Last year’s Senate Bill 682 sponsored by Senator Mike Cunningham (R- Rogersville) would have ordered that trustee-funded land acquisitions be auctioned off, with the recouped funds being designated for restoration, but out of the control of the trustees. The bill eventually died in the Senate.
Fitzwater recently introduced House Bill 600, which if passed will rename Jay Nixon State Park as Proffitt Mountain State Park. It has not yet left committee.
“I don’t care what they name after Jay Nixon,” Fitzwater says. “The reason I filed that bill is because of the deceitfulness they used to acquire that land using the ASARCO settlement funds.”
Scaggs says as Iron County’s presiding commissioner he gets only cold comfort from the prospect of either simply renaming Jay Nixon State Park, or having the promise of future restoration projects.
“The original intent of the (ASARCO) lawsuit was to spend the money where the lead mining impacted the environment,” Scaggs says. “But there was a stipulation they could buy similar land to what was affected. At the time the lawsuit was filed no one thought they were talking about land two hours away in a completely different watershed, or creating Jay Nixon State Park. For me, this isn’t a Republican or Democrat issue. Just like Nixon, I’m a Democrat, too. But it’s wrong what he did down here. … The name on the park, that’s not what hurts, it was a bit of a rub in the face, but what really hurts is millions of dollars leaving the lead district when it should be spent here.”
As a victim of the lead contamination herself, Shama Ray also says she expects no joy from Missouri’s newest state parks.

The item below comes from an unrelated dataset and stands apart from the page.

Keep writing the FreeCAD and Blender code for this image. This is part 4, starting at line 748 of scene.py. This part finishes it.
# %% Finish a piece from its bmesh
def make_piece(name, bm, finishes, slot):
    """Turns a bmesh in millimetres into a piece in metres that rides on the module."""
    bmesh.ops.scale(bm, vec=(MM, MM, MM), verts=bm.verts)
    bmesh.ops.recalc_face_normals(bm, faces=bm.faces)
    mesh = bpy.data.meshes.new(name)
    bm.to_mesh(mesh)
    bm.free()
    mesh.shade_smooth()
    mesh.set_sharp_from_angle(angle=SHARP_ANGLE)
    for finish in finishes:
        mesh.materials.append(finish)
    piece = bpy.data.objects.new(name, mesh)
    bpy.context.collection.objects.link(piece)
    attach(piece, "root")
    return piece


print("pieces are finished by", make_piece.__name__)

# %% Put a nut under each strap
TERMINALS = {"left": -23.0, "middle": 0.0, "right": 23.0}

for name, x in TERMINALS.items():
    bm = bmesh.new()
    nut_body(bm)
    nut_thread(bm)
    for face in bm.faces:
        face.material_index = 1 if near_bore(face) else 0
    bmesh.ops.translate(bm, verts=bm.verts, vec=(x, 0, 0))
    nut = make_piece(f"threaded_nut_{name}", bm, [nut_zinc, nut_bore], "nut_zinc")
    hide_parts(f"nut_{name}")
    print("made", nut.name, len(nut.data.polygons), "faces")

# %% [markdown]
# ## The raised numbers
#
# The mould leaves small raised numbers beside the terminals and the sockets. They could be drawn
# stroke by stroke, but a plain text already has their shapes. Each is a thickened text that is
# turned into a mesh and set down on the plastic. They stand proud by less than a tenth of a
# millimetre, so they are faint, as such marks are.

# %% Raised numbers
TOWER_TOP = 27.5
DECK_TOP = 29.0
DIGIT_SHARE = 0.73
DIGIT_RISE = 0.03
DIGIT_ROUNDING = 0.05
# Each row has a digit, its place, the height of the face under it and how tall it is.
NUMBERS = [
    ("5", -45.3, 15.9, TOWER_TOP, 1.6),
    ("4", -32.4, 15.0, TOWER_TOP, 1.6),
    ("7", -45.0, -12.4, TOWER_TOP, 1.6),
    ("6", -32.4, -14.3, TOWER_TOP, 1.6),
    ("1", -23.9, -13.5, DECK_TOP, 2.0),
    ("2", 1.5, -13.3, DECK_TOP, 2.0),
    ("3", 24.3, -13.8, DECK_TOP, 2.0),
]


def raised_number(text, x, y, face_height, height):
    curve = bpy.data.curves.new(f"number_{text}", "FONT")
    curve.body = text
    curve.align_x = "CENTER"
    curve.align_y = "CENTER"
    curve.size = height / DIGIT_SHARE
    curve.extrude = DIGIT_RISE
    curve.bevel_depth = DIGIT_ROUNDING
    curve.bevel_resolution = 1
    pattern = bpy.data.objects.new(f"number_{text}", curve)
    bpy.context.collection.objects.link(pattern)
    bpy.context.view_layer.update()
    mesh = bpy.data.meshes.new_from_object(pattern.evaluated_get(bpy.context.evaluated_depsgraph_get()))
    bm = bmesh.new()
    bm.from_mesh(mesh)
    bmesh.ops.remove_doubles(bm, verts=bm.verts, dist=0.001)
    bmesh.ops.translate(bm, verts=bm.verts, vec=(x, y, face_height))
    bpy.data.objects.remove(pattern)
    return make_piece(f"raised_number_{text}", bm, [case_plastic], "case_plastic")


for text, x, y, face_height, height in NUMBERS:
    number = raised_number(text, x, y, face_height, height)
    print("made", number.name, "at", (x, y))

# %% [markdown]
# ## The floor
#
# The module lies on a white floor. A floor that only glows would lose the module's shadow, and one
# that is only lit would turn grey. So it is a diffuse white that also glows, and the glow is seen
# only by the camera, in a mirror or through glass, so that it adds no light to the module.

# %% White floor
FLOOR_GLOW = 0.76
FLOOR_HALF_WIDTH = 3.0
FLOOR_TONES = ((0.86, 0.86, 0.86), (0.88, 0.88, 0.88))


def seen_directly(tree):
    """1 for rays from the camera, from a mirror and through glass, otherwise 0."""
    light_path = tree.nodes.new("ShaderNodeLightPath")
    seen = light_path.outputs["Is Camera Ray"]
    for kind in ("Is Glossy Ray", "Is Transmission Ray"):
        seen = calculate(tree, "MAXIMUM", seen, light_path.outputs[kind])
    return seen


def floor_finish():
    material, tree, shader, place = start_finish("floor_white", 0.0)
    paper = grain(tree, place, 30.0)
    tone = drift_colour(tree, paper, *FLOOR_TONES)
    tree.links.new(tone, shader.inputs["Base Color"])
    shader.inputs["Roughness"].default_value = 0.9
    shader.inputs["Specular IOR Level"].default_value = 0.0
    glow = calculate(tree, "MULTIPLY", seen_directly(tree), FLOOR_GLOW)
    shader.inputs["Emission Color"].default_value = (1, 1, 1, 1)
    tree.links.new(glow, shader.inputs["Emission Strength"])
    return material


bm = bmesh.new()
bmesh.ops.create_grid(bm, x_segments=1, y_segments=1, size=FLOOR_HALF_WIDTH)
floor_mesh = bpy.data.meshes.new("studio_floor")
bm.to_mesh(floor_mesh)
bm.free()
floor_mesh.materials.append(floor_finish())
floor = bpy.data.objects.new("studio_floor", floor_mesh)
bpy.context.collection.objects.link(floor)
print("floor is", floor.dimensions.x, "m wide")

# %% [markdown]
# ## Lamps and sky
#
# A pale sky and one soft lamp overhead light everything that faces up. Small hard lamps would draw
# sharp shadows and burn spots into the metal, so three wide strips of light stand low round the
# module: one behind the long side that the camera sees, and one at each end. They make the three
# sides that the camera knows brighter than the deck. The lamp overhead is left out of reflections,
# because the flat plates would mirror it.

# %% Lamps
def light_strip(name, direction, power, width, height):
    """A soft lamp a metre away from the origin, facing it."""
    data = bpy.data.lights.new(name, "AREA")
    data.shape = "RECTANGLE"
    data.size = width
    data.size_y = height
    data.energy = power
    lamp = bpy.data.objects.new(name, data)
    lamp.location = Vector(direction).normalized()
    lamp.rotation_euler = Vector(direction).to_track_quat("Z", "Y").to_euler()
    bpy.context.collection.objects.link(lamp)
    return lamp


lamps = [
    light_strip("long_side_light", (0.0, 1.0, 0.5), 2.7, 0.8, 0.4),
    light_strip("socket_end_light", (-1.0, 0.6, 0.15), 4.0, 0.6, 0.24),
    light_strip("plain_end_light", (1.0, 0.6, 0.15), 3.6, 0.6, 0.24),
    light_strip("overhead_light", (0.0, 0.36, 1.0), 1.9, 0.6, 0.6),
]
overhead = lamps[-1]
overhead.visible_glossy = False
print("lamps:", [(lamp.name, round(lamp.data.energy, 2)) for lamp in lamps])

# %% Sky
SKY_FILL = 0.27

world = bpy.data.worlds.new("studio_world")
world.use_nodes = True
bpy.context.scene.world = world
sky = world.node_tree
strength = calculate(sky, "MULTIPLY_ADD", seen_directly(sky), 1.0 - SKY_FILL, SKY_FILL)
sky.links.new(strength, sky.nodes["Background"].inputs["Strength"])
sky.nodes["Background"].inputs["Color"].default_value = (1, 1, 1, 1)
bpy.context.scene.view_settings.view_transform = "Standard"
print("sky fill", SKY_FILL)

“Why would I even go?” Shama Ray says when asked if she’ll ever visit either Eleven Point or Jay Nixon State Park. “I’m just a regular citizen, and my family’s sick, and some days I’m too weak to get out of bed because of what the lead has done to me. Those parks are simply too far away for my family to enjoy, and they even said at the meeting they were going to make them wilderness areas. So I doubt we could even complete the hike in given our health.”